C’est celui qu’on a choisi et parfois même rêvé ! On s’y est préparé et on décroche le job qui nous passionne. Parfois bien rémunéré, comme chef d’une entreprise florissante ou manager d’une grosse boîte. Parfois non : des professeurs sont passionnés par leur discipline et leurs élèves, les médecins ne gagnent pas tous leur vie correctement, les salariés d’associations se donnent énormément sans rémunération correspondante, des entrepreneurs débutent dans des conditions parfois difficiles… Les personnes qui ont cette chance de vivre leur passion s’engagent volontiers, elles travaillent parfois bien au-delà de ce qui leur est demandé.

Le job satisfaisant

Entre les deux, le job satisfaisant. Peut-être la majorité. Rémunération correcte, intérêt suffisant selon les périodes, relations plutôt cordiales avec les collègues et les managers. Ici se pose la question d’un engagement supplémentaire, d’un dévouement pour sa boîte, et il n’est pas facile d’y répondre tant les situations peuvent être différentes d’un endroit à l’autre. Après de nombreuses années, l’usure se fait sentir. Innover, développer un nouveau projet contribue à renouer avec sa passion d’origine. S’engager est certes chronophage, mais selon la situation personnelle, on peut se le permettre, pour un temps, pour toujours, ou alors occasionnellement, et parfois jamais. C’est l’objet d’un discernement à faire d’abord soi-même avec ses intimes.

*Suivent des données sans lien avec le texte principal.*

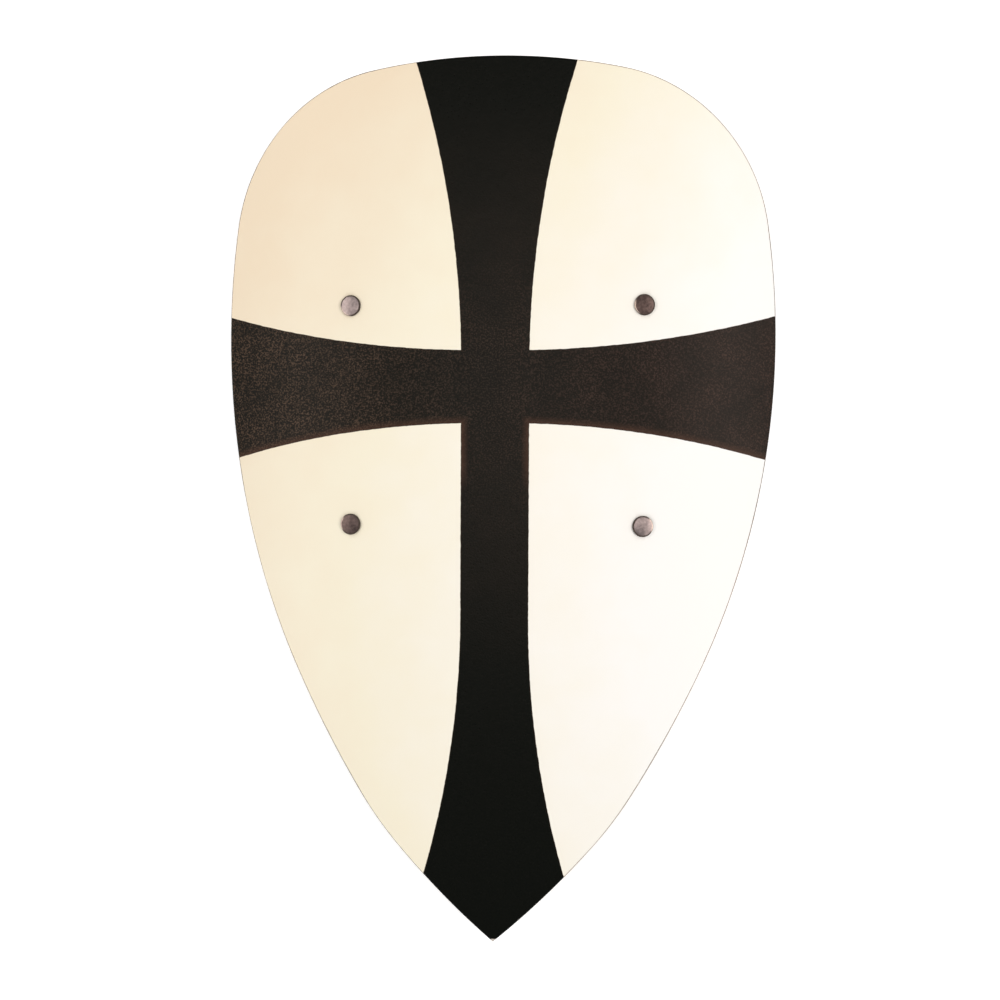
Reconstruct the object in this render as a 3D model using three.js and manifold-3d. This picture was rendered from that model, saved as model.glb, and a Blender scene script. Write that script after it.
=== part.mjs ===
// Child's heater shield: one board of moulded plywood, bent about its long axis, with two
// leather arm straps on its hollow back, each held by two rivets through the board.
//
// Units are millimetres. The pieces are laid out in the board's own frame: x across, y from
// the tip up to the crown, z out of the painted face. The tip's corner is 0.8 mm below y = 0.
// The finished group is then laid down, hollow side under, as the loose shield comes to rest.

import * as THREE from 'three';
import { mergeVertices } from 'three/addons/utils/BufferGeometryUtils.js';
import Module from 'manifold-3d';

const wasm = await Module();
wasm.setup();

// Board
const boardThickness = 5;
const faceRadius = 420;         // bend of the painted face
const bendFacet = 1.85;         // degrees of bend in each flat strip of the board
const bendFacetCount = 25;      // odd, so that one strip lies square across the middle
const crownHeight = 500.3;      // y of the crown

// Right half of the outline, as tangent arcs walked clockwise from the crown to the tip.
const outlineArcs = [
  { radius: 444.2, sweep: 9.23 },    // crown
  { radius: 100.7, sweep: 71.95 },   // shoulder
  { radius: 441.5, sweep: 34.39 },   // side
  { radius: 668.4, sweep: 6.8 },     // flank
  { radius: 222.6, sweep: 9.26 },    // turn towards the tip
  { radius: 547.1 },                 // on to the tip, where it meets the middle line
];

// Rest: the loose shield rocks on the back edges of its two sides until its weight is over
// them. It settles on the straight piece of each edge that this tilt brings level.
const restTilt = THREE.MathUtils.degToRad(3.04);

// Rivets, square to the board
const rivetX = 83.5;
const rivetRows = { upper: 362, lower: 237 };
const headRadius = 6;
const headEdge = 1.1;
const headDome = 0.5;
const headBevel = 0.35;
const domeSteps = [0, 0.4, 0.75];   // parts of the head's radius where its dome is shaped
const shankRadius = 2.1;
const tailRadius = 3.4;
const tailHeight = 1;
const tailTaper = 0.8;
const fit = 0.3;                // gap left between pieces that touch

// Straps
const strapWidth = 25;
const strapThickness = 2.5;
const strapSeat = 0.5;          // from the board's back to a strap end, at its middle
const strapDepth = 19;          // from the board's back to the outer face of the bow
const bowRadius = 400;
const bowSweep = 5.75;
const bendSweep = 100;
const seatBendRadius = 5.2;
const washerRadius = 6;
const washerThickness = 1;
const washerBevel = 0.25;

const roundSteps = 32;
const flatness = 0.065;         // how far an arc may stand off its straight pieces
const cutReach = 60;            // length of the solids that cut the pieces, past any of them
const slabMargin = 20;          // from the outline's ends to the ends of the uncut board

const material = {
  board: new THREE.MeshStandardMaterial({ color: 0xf3e6cc, roughness: 0.45, metalness: 0 }),
  strap: new THREE.MeshStandardMaterial({ color: 0x5a3d28, roughness: 0.7, metalness: 0 }),
  rivet: new THREE.MeshStandardMaterial({ color: 0x8a7f7e, roughness: 0.35, metalness: 1 }),
};

const radians = THREE.MathUtils.degToRad;

// Walks tangent arcs from a point, heading along +x at first: a turn of 1 is clockwise and
// -1 the other way. Returns the points passed, the first one included.
function walkArcs(x, y, arcs) {
  const points = [new THREE.Vector2(x, y)];
  let heading = 0;
  for (const { radius, sweep, turn = 1 } of arcs) {
    const from = points.at(-1);
    const total = radians(sweep);
    const steps = Math.ceil((radius * total) / Math.sqrt(8 * radius * flatness));
    const centreX = from.x - turn * radius * Math.sin(heading);
    const centreY = from.y - turn * radius * Math.cos(heading);
    for (let step = 1; step <= steps; step += 1) {
      const angle = heading + turn * total * (step / steps);
      points.push(new THREE.Vector2(
        centreX + turn * radius * Math.sin(angle),
        centreY + turn * radius * Math.cos(angle),
      ));
    }
    heading += turn * total;
  }
  return points;
}

function toSolid(geometry) {
  const bare = geometry.clone();
  bare.deleteAttribute('normal');
  bare.deleteAttribute('uv');
  const merged = mergeVertices(bare, 1e-5);
  return new wasm.Manifold(new wasm.Mesh({
    numProp: 3,
    vertProperties: new Float32Array(merged.attributes.position.array),
    triVerts: new Uint32Array(merged.index.array),
  }));
}

function toGeometry(solid) {
  const mesh = solid.getMesh();
  const geometry = new THREE.BufferGeometry();
  geometry.setAttribute('position', new THREE.BufferAttribute(mesh.vertProperties, 3));
  geometry.setIndex(new THREE.BufferAttribute(mesh.triVerts, 1));
  geometry.computeVertexNormals();
  return geometry;
}

function extrude(points, depth) {
  return new THREE.ExtrudeGeometry(new THREE.Shape(points), { depth, bevelEnabled: false });
}

function named(name, geometry, look) {
  const mesh = new THREE.Mesh(geometry, look);
  mesh.name = name;
  return mesh;
}

// The last arc of the outline ends on the middle line, so its sweep follows from the others.
function outlinePoints() {
  const last = outlineArcs.at(-1);
  const before = outlineArcs.slice(0, -1);
  const meets = walkArcs(0, crownHeight, before).at(-1);
  const heading = radians(before.reduce((sum, arc) => sum + arc.sweep, 0));
  const centreX = meets.x - last.radius * Math.sin(heading);
  const endHeading = Math.PI - Math.asin(-centreX / last.radius);
  const sweep = THREE.MathUtils.radToDeg(endHeading - heading);
  const right = walkArcs(0, crownHeight, [...before, { radius: last.radius, sweep }]);
  right.at(-1).x = 0;
  const left = right.slice(1, -1).map((point) => new THREE.Vector2(-point.x, point.y));
  return [...right, ...left.reverse()];
}

// Cross-section of the bent board, x across and y out of the face, extruded along the board.
function bentSlab(length) {
  const halfBend = radians(bendFacet * bendFacetCount) / 2;
  const side = (radius, from, to) => Array.from({ length: bendFacetCount + 1 }, (_, index) => {
    const angle = from + (to - from) * (index / bendFacetCount);
    return new THREE.Vector2(radius * Math.sin(angle), radius * Math.cos(angle) - faceRadius);
  });
  const section = [
    ...side(faceRadius, halfBend, -halfBend),
    ...side(faceRadius - boardThickness, -halfBend, halfBend),
  ];
  return extrude(section, length).rotateX(Math.PI / 2);
}

// A group whose origin is on the painted face at x, y, with its z axis square to the board.
function squareToFace(x, y) {
  const place = new THREE.Group();
  const angle = Math.asin(x / faceRadius);
  place.position.set(x, y, Math.sqrt(faceRadius ** 2 - x ** 2) - faceRadius);
  place.rotation.y = angle;
  place.updateMatrix();
  return place;
}

// What a rivet's hole cuts away, along z.
function rivetHole() {
  const radius = shankRadius + fit;
  return new THREE.CylinderGeometry(radius, radius, cutReach, roundSteps).rotateX(Math.PI / 2);
}

function makeBoard(places) {
  const slab = bentSlab(crownHeight + 2 * slabMargin).translate(0, crownHeight + slabMargin, 0);
  const outline = extrude(outlinePoints(), 2 * cutReach).translate(0, 0, -cutReach);
  let solid = toSolid(slab).intersect(toSolid(outline));
  for (const place of places) {
    solid = solid.subtract(toSolid(rivetHole().applyMatrix4(place.matrix)));
  }
  return named('board', toGeometry(solid), material.board);
}

// Head on the painted face, shank through board, strap end and washer, and the tail spread
// over the washer.
function makeRivet(name) {
  const under = -(boardThickness + strapSeat + strapThickness + washerThickness + 2 * fit);
  const headTop = fit + headEdge + headDome;
  const profile = [
    ...domeSteps.map((part) => [headRadius * part, headTop - headDome * part ** 2]),
    [headRadius - headBevel, fit + headEdge],
    [headRadius, fit + headEdge - headBevel],
    [headRadius, fit],
    [shankRadius, fit],
    [shankRadius, under],
    [tailRadius, under],
    [tailRadius * tailTaper, under - tailHeight],
    [0, under - tailHeight],
  ];
  const points = profile.map(([radius, height]) => new THREE.Vector2(radius, height)).reverse();
  const geometry = new THREE.LatheGeometry(points, roundSteps).rotateX(Math.PI / 2);
  return named(name, toGeometry(toSolid(geometry)), material.rivet);
}

function makeWasher(name) {
  const top = -(boardThickness + strapSeat + strapThickness + fit);
  const under = top - washerThickness;
  const bore = shankRadius + fit;
  const profile = [
    [bore, under],
    [washerRadius - washerBevel, under],
    [washerRadius, under + washerBevel],
    [washerRadius, top],
    [bore, top],
    [bore, under],
  ];
  const points = profile.map(([radius, height]) => new THREE.Vector2(radius, height));
  const geometry = new THREE.LatheGeometry(points, roundSteps).rotateX(Math.PI / 2);
  return named(name, toGeometry(toSolid(geometry)), material.rivet);
}

// One edge of the strap seen from its side, from the middle of the bow to the strap's end:
// x runs along the board and y out towards it. The offset is from the strap's middle layer,
// and towards the board is positive.
function strapSide(offset, halfSpan) {
  const bowLevel = -(boardThickness + strapDepth - strapThickness / 2);
  const seatLevel = -(boardThickness + strapSeat + strapThickness / 2);
  const bowRise = bowRadius * (1 - Math.cos(radians(bowSweep)));
  const seatRise = seatBendRadius * (1 - Math.cos(radians(bendSweep)));
  const leftToRise = seatLevel - bowLevel - bowRise - seatRise;
  const lowBendRadius = leftToRise / (Math.cos(radians(bowSweep)) - Math.cos(radians(bendSweep)));
  const curve = walkArcs(0, bowLevel + offset, [
    { radius: bowRadius - offset, sweep: bowSweep, turn: -1 },
    { radius: lowBendRadius - offset, sweep: bendSweep - bowSweep, turn: -1 },
    { radius: seatBendRadius + offset, sweep: bendSweep },
  ]);
  return [...curve, new THREE.Vector2(halfSpan, curve.at(-1).y)];
}

// Strap in its own frame: z square to the board at the strap's middle, y along the board.
function makeStrap(name, rivetSpan) {
  const halfSpan = rivetSpan / 2 + strapWidth / 2;
  const mirror = (points) => points.slice(1).map((point) => new THREE.Vector2(-point.x, point.y));
  const inner = strapSide(strapThickness / 2, halfSpan);
  const outer = strapSide(-strapThickness / 2, halfSpan);
  const profile = [
    ...mirror(outer).reverse(),
    ...outer,
    ...[...inner].reverse(),
    ...mirror(inner),
  ];
  const band = extrude(profile, strapWidth)
    .translate(0, 0, -strapWidth / 2)
    .rotateX(Math.PI / 2)
    .rotateZ(Math.PI / 2);
  const plan = new THREE.Shape();
  plan.absarc(0, rivetSpan / 2, strapWidth / 2, 0, Math.PI);
  plan.absarc(0, -rivetSpan / 2, strapWidth / 2, Math.PI, 2 * Math.PI);
  const planSolid = new THREE.ExtrudeGeometry(plan, {
    depth: cutReach,
    bevelEnabled: false,
    curveSegments: roundSteps / 4,
  }).translate(0, 0, -cutReach);
  let solid = toSolid(band).intersect(toSolid(planSolid));
  for (const end of [-1, 1]) {
    solid = solid.subtract(toSolid(rivetHole().translate(0, (end * rivetSpan) / 2, 0)));
  }
  return named(name, toGeometry(solid), material.strap);
}

const shield = new THREE.Group();
const rivetPlaces = [];
const sides = { left: -rivetX, right: rivetX };
for (const [sideName, x] of Object.entries(sides)) {
  for (const [rowName, y] of Object.entries(rivetRows)) {
    const place = squareToFace(x, y);
    place.add(makeRivet(`rivet_${rowName}_${sideName}`), makeWasher(`washer_${rowName}_${sideName}`));
    rivetPlaces.push(place);
  }
  const strapPlace = squareToFace(x, (rivetRows.upper + rivetRows.lower) / 2);
  strapPlace.add(makeStrap(`arm_strap_${sideName}`, rivetRows.upper - rivetRows.lower));
  shield.add(strapPlace);
}
shield.add(makeBoard(rivetPlaces), ...rivetPlaces);

// Lay the shield down: its lowest edge at z = 0 and the middle of its box over the origin.
shield.rotation.x = restTilt;
const lying = new THREE.Box3().setFromObject(shield, true);
shield.position.set(0, -(lying.min.y + lying.max.y) / 2, -lying.min.z);

const group = new THREE.Group();
group.add(shield);

export default group;
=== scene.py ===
"""Looks of the heater shield: a board of moulded plywood with a painted face, two leather arm
straps and four steel rivets, lying on its hollow side on a pale floor.

Units are metres. Pieces are made in the shield's own frame, x across, y from the tip up to the
crown and z out of the painted face, and are then laid down. The tip's corner is a little below
y = 0.
"""

import math

import bmesh
import bpy
from mathutils import Matrix, Vector, geometry, kdtree


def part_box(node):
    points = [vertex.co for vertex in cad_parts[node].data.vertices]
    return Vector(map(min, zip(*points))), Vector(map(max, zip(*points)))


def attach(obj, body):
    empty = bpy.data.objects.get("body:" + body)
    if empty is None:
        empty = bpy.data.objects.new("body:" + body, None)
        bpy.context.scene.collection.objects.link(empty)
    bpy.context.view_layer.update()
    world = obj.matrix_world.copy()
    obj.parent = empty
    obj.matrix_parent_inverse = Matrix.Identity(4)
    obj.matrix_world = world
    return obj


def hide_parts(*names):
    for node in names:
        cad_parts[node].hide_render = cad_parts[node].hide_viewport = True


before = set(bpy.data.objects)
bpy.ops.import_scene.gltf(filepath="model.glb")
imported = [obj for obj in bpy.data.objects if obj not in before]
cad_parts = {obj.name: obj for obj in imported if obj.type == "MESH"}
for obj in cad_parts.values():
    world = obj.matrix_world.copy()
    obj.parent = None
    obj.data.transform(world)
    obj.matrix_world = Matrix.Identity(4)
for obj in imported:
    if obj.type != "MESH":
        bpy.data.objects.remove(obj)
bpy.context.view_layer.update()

MM = 0.001

# Board
THICKNESS = 5 * MM
FACE_RADIUS = 420 * MM
# y of the crown's middle and of the tip's corner
CROWN = 500.3 * MM
TIP = -0.8 * MM
TILT = math.radians(3.04)
BOARD_ARRIS = 1.0 * MM
BOARD_GRID = 5 * MM
OUTLINE_STEPS = 240
VENEERS = 5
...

C’est aussi une discussion franche à mener avec ses collègues et managers pour trouver le meilleur équilibre travail / vie privée, que ce ne soit pas toujours les mêmes qui fassent le travail dont certains sont déchargés pour d’excellentes raisons familiales…

L’engagement réciproque contre la tentation du désespoir

Car la question sous-jacente est celle du sens de son engagement. Le salarié qui adopte une attitude de « démission silencieuse » désespère d’une coopération conviviale avec son manager ou son entreprise. Qu’il ait tort ou raison dépend de sa situation. Il appartient pourtant au manager de prendre toutes les initiatives pour éviter cette position de retrait. En retour, il appartient au salarié d’être dans une attitude constructive, pour sortir de la revendication malsaine qui cherche à en faire le moins possible.

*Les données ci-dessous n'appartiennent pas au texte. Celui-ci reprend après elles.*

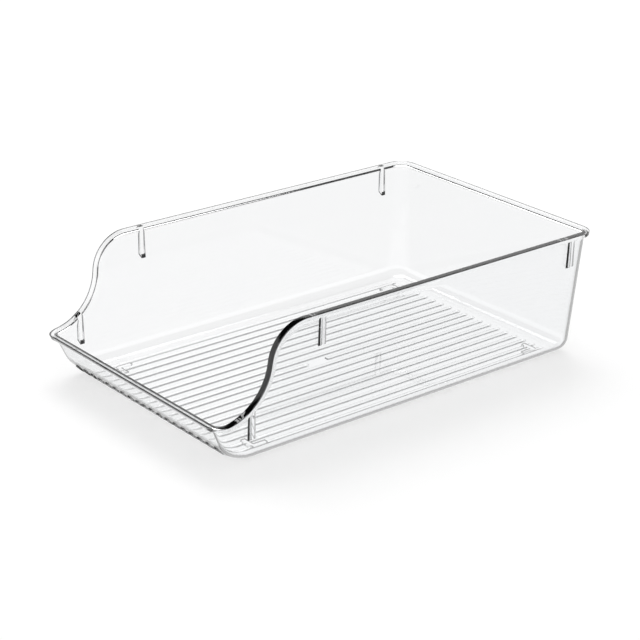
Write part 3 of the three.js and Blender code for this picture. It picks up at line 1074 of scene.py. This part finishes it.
# Operators, panel and registration
class OBJECT_OT_organizer_shell(bpy.types.Operator):
    """Build the floor, the walls and the rim as one closed shell"""
    bl_idname = "object.organizer_shell"
    bl_label = "Tray Shell"

    def execute(self, context):
        scene = context.scene
        shell = link_mesh(SHELL, build_shell(scene.tray_sizes, scene.rim_sizes))
        shell.data.materials.append(clear_plastic(scene.plastic_look))
        return {"FINISHED"}


class OBJECT_OT_organizer_ribs(bpy.types.Operator):
    """Lay the ribs under the floor and up the front"""
    bl_idname = "object.organizer_ribs"
    bl_label = "Ribs under the Floor"

    def execute(self, context):
        make_ribs(context.scene)
        return {"FINISHED"}


class OBJECT_OT_organizer_lugs(bpy.types.Operator):
    """Set the nesting lugs under the rim"""
    bl_idname = "object.organizer_lugs"
    bl_label = "Nesting Lugs"

    def execute(self, context):
        make_lugs(context.scene)
        return {"FINISHED"}


class OBJECT_OT_organizer_feet(bpy.types.Operator):
    """Set the feet under the corners"""
    bl_idname = "object.organizer_feet"
    bl_label = "Corner Feet"

    def execute(self, context):
        make_feet(context.scene)
        return {"FINISHED"}


class OBJECT_OT_organizer_moulding(bpy.types.Operator):
    """Fuse the shell, ribs, lugs and feet into one clear moulding"""
    bl_idname = "object.organizer_moulding"
    bl_label = "Clear Moulding"

    def execute(self, context):
        objects = bpy.data.objects
        parts = [objects[name] for name in (RIGHT_RIBS, LEFT_RIBS, MIDDLE_RIB, LUGS, FEET)]
        tray = fuse(objects[SHELL], parts)
        tray.name = TRAY
        tray.data.name = TRAY
        finish_surface(tray, clear_plastic(context.scene.plastic_look))
        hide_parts(*frame["nodes"])
        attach(tray, BODY)
        return {"FINISHED"}


class OBJECT_OT_organizer_stage(bpy.types.Operator):
    """Set the pale floor, the soft studio light and the camera"""
    bl_idname = "object.organizer_stage"
    bl_label = "Stage"

    def execute(self, context):
        settings = context.scene.stage_settings
        make_floor(settings)
        make_world(settings)
        make_lamp(settings)
        make_camera(settings)
        context.scene.view_settings.view_transform = "Standard"
        return {"FINISHED"}


GROUPS = {
    "tray_sizes": TraySizes,
    "rim_sizes": RimSizes,
    "rib_sizes": RibSizes,
    "lug_sizes": LugSizes,
    "foot_sizes": FootSizes,
    "plastic_look": PlasticLook,
    "stage_settings": StageSettings,
}
OPERATORS = (
    OBJECT_OT_organizer_shell,
    OBJECT_OT_organizer_ribs,
    OBJECT_OT_organizer_lugs,
    OBJECT_OT_organizer_feet,
    OBJECT_OT_organizer_moulding,
    OBJECT_OT_organizer_stage,
)


class VIEW3D_PT_organizer(bpy.types.Panel):
    bl_label = "Can Organizer"
    bl_idname = "VIEW3D_PT_organizer"
    bl_space_type = "VIEW_3D"
    bl_region_type = "UI"
    bl_category = "Organizer"

    def draw(self, context):
        for operator in OPERATORS:
            self.layout.operator(operator.bl_idname)
        for name, group in GROUPS.items():
            box = self.layout.box()
            box.label(text=name.replace("_", " ").capitalize())
            for setting in group.__annotations__:
                box.prop(getattr(context.scene, name), setting)


CLASSES = (*GROUPS.values(), *OPERATORS, VIEW3D_PT_organizer)


def register():
    for kind in CLASSES:
        bpy.utils.register_class(kind)
    for name, group in GROUPS.items():
        setattr(bpy.types.Scene, name, PointerProperty(type=group))


def unregister():
    for name in GROUPS:
        delattr(bpy.types.Scene, name)
    for kind in reversed(CLASSES):
        bpy.utils.unregister_class(kind)


def main():
    register()
    bpy.ops.object.organizer_shell()
    bpy.ops.object.organizer_ribs()
    bpy.ops.object.organizer_lugs()
    bpy.ops.object.organizer_feet()
    bpy.ops.object.organizer_moulding()
    bpy.ops.object.organizer_stage()


if __name__ == "__main__":
    main()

Autre chose : notre société anxiogène nous menace de désespoir. Les salariés sont plongés dans cette atmosphère pessimiste qui les pousse à se dire « à quoi bon travailler et s’engager si l’avenir de la planète est compromis ? Ne vaut-il pas mieux profiter du moment présent, plutôt que faire des efforts excessifs pour un avenir incertain ? »

Le monde professionnel, qu’on le veuille ou non, est travaillé par l’esprit qui anime notre société en panne de sens et d’espoir. A contrario, n’éliminons pas trop vite le fait que beaucoup cherchent et trouvent dans leur activité professionnelle une raison d’être sociétale qui a du sens pour eux.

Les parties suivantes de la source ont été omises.